Set an example and, over time, use this example to encourage others to behave in the same way. Don’t be a jumpy zebra constantly upsetting the rest of the herd. In terms of what you do, it is difficult to argue with lists and plans. They may cause transient alarm by detailing all your stressors but they do stop unnecessary surprises. Plan your day realistically. If you can get an hour to tackle an important task you will be doing well. An open door policy is good but you need to teach the team that, unless it is fire, flood or a complaint, you are not to be disturbed at certain times. Get people used to your ‘concentration time’.
Triage your work
Another important point is not to allow people to give you verbal messages. Either carry something to record these or insist on emails or notes in your inbox. Periodically, transfer these messages to your to-do list, first ensuring that you triage it through the urgent/important sieve (see diagram – the internet has dozens of other examples).
This managerial triage is essential. In a nutshell, you deal with urgent and important items; diarise important but less urgent ones; delegate urgent but unimportant ones; and ignore those that are neither important nor urgent. Difficulties arise when you procrastinate over trivia or get bogged down in the critical activities, never managing to address the important goals. These then either become urgent or, neglected, result in a slow decline for both the practice and your career.
Constant, headless chicken busyness neither impresses nor fools your team members. You, and those around you, are paid for every hour that you work.
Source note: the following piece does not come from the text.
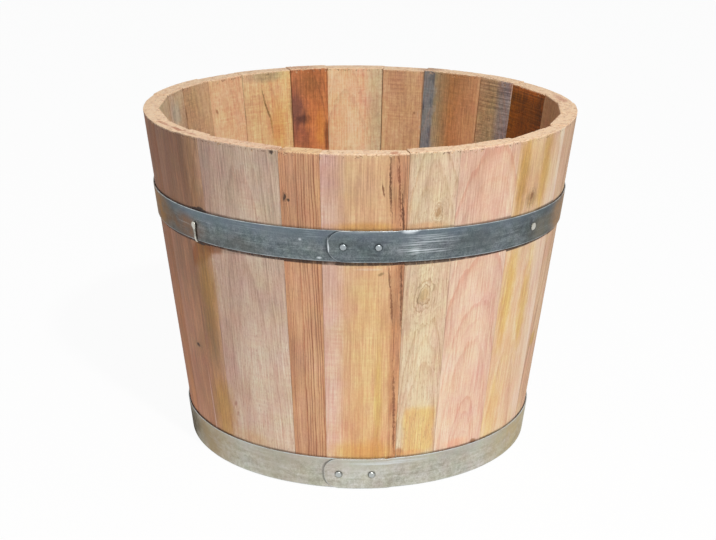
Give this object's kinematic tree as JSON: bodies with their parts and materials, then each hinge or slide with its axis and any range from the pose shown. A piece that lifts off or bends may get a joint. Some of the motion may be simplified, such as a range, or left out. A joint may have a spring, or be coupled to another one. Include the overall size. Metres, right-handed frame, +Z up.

You may not agree with the true hourly rate but it is your choice to work in general practice.
Effectiveness satisfies you and reassures those around you. Stop talking about stress and tackle it. As with dieting, don’t tell people what you are doing. Just as they would notice a sleeker outline in due course, so they will begin to recognise that you appear more in control, calmer, less frenetic.
Use your example to encourage and coach others into a more soothing and supportive environment, with lists instead of unreliable memories; brief, sensible protocols and procedures for everyday activities rather than errors and recriminations; and occasional time out with chocolate biscuits to remind everyone that there is light at the end of the tunnel. Rather than costly additional staff, you need to manage those that you have into more effective routines before you can assess the true needs of the practice.